I’m confident that I wouldn’t want anyone rooting around in my dreams. As Monty Python would say, “let’s not go, it’s a silly place”. I certainly wouldn’t want my wife going anywhere near them. But head in there you must. Tim is dreaming about moments that are important to him, like the crash that made him comatose, some pre-teen trauma, and – inexplicably – a polar outpost.
He Likes To Push A Pram A Lot
Hopping from dream to dream is a cracking set-up for a hidden object game. The genre’s not known for its fantastical backdrops and freewheeling imagination (we’ve lost count of how many laboratories and fantasy huts that we’ve explored). But Dreamscapes – Nightmare’s Heir immediately gets onto the right foot: you’re exploring weird dream collages, full of giant spiders, Mogwai-like creatures, giant mousetraps and floating islands.

Hidden object games often forget that you’re having to stare at the same backdrops for minutes on end, so having some variety baked in is lovely. It also means that the lightweight point-and-click stuff is enhanced. You’re getting slightly more outlandish items than usual, and are using them in scenarios that you might not expect. Dreamscapes – Nightmare’s Heir seems to be aware of how well it suits this side of the hidden object triangle, so spends more time on it than most.
That time is taken away from the minigames, and I’m not remotely sad that they’ve been minimised. Minigames can be hit-and-miss, only occasionally hitting upon a new idea. Most of the time, they are mining the same sliding-puzzle, chess-piece veins. There are seven or eight minigames here, and none of them are particularly novel.
There aren’t all that many hidden object scenes either, so perhaps we were too quick to slap the label on Dreamscapes – Nightmare’s Heir. When they do pop up, they’re clear and enjoyable. There are some odd moments where the item has a bonkers name – no, I don’t know what a ‘gaff’ is – and some objects appear multiple times in the scene but Dreamscapes only wants one of them. In one scene, we could count five different ‘ropes’, but they wanted the smallest one, for reasons unknown.
Nightmares And Dreamscapes
The rough edges are present throughout Dreamscapes – Nightmare’s Heir. It’s not got the polish of a mainline Artifex Mundi release. You can lock the inventory so that it’s always onscreen, but a bug with the interface means that you can’t actually use items from it in this state. If you want to know what an item is, then you’re in trouble: a bug means the text is duplicated, making the item name hard to read. And there’s no visual feedback that you are correctly ‘using’ an item from your inventory on a hotspot. You might be off by a few pixels, but the game won’t tell you. An outline on the item would have solved this particular problem.

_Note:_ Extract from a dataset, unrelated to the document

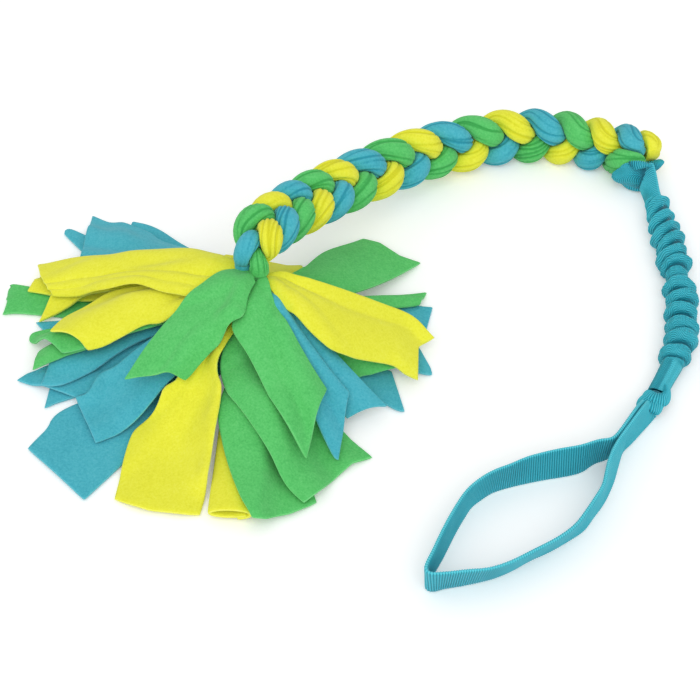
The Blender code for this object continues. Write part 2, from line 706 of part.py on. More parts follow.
def sleeve_stations(length):
    """Places along the sleeve with the share of a fold that stands out there."""
    group_a, group_b = SLEEVE_FOLDS
    gathered = length - 2 * SLEEVE_END - SLEEVE_SMOOTH
    step = gathered / (group_a + group_b)
    stations = [(0.0, 0.0), (SLEEVE_END * 0.7, 0.0)]
    at = SLEEVE_END
    for count in SLEEVE_FOLDS:
        for _ in range(count):
            stations.append((at + step * 0.30, 1.0))
            stations.append((at + step * 0.62, 0.9))
            stations.append((at + step * 0.98, 0.0))
            at += step
        at += SLEEVE_SMOOTH
    stations.append((length, 0.0))
    return stations


def build_sleeve(collection, parent):
    route, tangent, left, up, length = sleeve_line()
    along = np.linspace(0, length, len(route))
    outer, inner = [], []
    sides = 10
    for n, (at, fold) in enumerate(sleeve_stations(length)):
        middle = np.array([np.interp(at, along, route[:, k]) for k in range(3)])
        l = np.array([np.interp(at, along, left[:, k]) for k in range(3)])
        u = np.array([np.interp(at, along, up[:, k]) for k in range(3)])
        radius = SLEEVE_RADIUS + SLEEVE_FOLD * fold
        for ring, r in ((outer, radius), (inner, SLEEVE_RADIUS - SLEEVE_WALL)):
            ring.append([tuple(middle + l * r * math.cos(2 * math.pi * k / sides)
                               + u * r * math.sin(2 * math.pi * k / sides)) for k in range(sides)])
    mesh = bpy.data.meshes.new("bungee_sleeve")
    shape = bmesh.new()
    skins = [[[shape.verts.new(p) for p in ring] for ring in rings] for rings in (outer, inner)]
    for skin in skins:
        for a, b in zip(skin, skin[1:]):
            for k in range(sides):
                n = (k + 1) % sides
                shape.faces.new((a[k], a[n], b[n], b[k]))
    for end in (0, -1):
        a, b = skins[0][end], skins[1][end]
        for k in range(sides):
            n = (k + 1) % sides
            shape.faces.new((a[k], a[n], b[n], b[k]))
    bmesh.ops.recalc_face_normals(shape, faces=shape.faces)
    shape.to_mesh(mesh)
    shape.free()
    add_object("bungee_sleeve", mesh, collection, material("webbing", TEAL, 0.75), parent)
    begin, finish = GAP, length - GAP
    places = np.linspace(begin, finish, 22)
    cord = np.stack([np.interp(places, along, route[:, k]) for k in range(3)], axis=1)
    look = material("elastic", (0.75, 0.75, 0.72), 0.8)
    tube("bungee_elastic", cord, [ELASTIC_RADIUS] * len(cord), 1, collection, look, parent)


def build_knot(collection, parent):
    mesh = bpy.data.meshes.new("handle_knot")
    shape = bmesh.new()
    bmesh.ops.create_cube(shape, size=2.0)
    shape.to_mesh(mesh)
    shape.free()
    item = add_object("handle_knot", mesh, collection, material("webbing", TEAL, 0.75), parent)
    stretch = 1 / KNOT_SHARE
    item.scale = [r * stretch for r in KNOT_RADII]
    item.location = (*KNOT_PLACE, KNOT_RADII[2])
    item.rotation_euler = (0, 0, math.radians(KNOT_TURN))
    soft = item.modifiers.new("soft", "SUBSURF")
    soft.levels = 3
    soft.render_levels = 3
    return item


def build_loop(collection, parent):
    knot = np.array(KNOT_PLACE)
    first = np.array(LOOP_FAR[0])
    way = (first - knot) / np.linalg.norm(first - knot)
    beside = np.array([-way[1], way[0]]) * (WEB_THICKNESS / 2 + GAP)
    begin = knot + way * (KNOT_RADII[0] + GAP)
    points = [begin - beside, first - beside]
    points += [np.array(p) for p in LOOP_FAR[1:]] + [np.array(LOOP_CORNER)]
    points += [np.array(p) for p in LOOP_NEAR] + [first + beside, begin + beside]
    route, length = smooth_route([(p[0], p[1]) for p in points], 240)
    along = np.linspace(0, length, len(route))
    tangent = np.gradient(route, axis=0)
    tangent /= np.linalg.norm(tangent, axis=1)[:, None]
    left = np.stack([-tangent[:, 1], tangent[:, 0]], axis=1)
    marks = [0.0, 0.12, 0.40, 0.50, 0.58, 0.66, 0.85, 0.95, 1.0]
    leans = [0, 0, 4, 8, 18, 32, 26, 0, 0]
    pick = [0, 6] + list(range(14, 112, 9)) + list(range(112, 136, 4)) + list(range(138, 226, 9)) + [233, 239]
    rings = []
    for k in pick:
        lean = math.radians(np.interp(k / 239, marks, leans))
        spot, n = route[k], left[k]
        half, tall = WEB_THICKNESS / 2, WEB_WIDTH
        ring = []
        for a, b in ((-half, 0), (half, 0), (half, tall), (-half, tall)):
            off = a * math.cos(lean) - b * math.sin(lean)
            high = a * math.sin(lean) + b * math.cos(lean) + half * math.sin(abs(lean))
            ring.append((spot[0] + n[0] * off, spot[1] + n[1] * off, high))
        rings.append(ring)
    loft("hand_loop", rings, collection, material("webbing", TEAL, 0.75), parent)


def footprint(collection):
    """Lowest and highest corner of everything, with the modifiers applied."""
    bpy.context.view_layer.update()
    graph = bpy.context.evaluated_depsgraph_get()
    low, high = np.full(3, 9.0), np.full(3, -9.0)
    for item in collection.objects:
        if item.type not in {"MESH", "CURVE"}:
            continue
        shown = item.evaluated_get(graph)
        mesh = shown.to_mesh()
        points = np.empty(len(mesh.vertices) * 3)
        mesh.vertices.foreach_get("co", points)
        shown.to_mesh_clear()
        turn = np.array(item.matrix_world)
        points = points.reshape(-1, 3) @ turn[:3, :3].T + turn[:3, 3]
        low, high = np.minimum(low, points.min(0)), np.maximum(high, points.max(0))
    return low, high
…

It makes Dreamscapes – Nightmare’s Heir great to look at, but clumsy to play. The simple interactions are bogged down in slowness, inaccuracy and a lack of the quality-of-life features that we have come to expect.
Which brings us neatly to the story stuff. Ho boy, Dreamscapes – Nightmare’s Heir is just dying to be played by a live-reaction streamer. It’s inadvertently hilarious across the board. Whether it’s the repeated sexual innuendo of Tim ‘coming’ in his dream, the zombie-like faces that Tim pulls, or the bargain basement Jeremy Irons impression from the The Sandman, Dreamscapes – Nightmare’s Heir is treat after treat.

Ramshackle, Corny, and Surprisingly Fun
Dreamscapes – Nightmare’s Heir is not your average hidden object game. Some of its qualities are intended, like a joyful dreamworld, and some of them are unintended, like acting so corny that it gives off a pungent whiff. Sure, it could have done with some spit, polish and sophistication, but where’s the fun in that? Dreamscapes – Nightmare’s Heir is at its best when it’s ramshackle.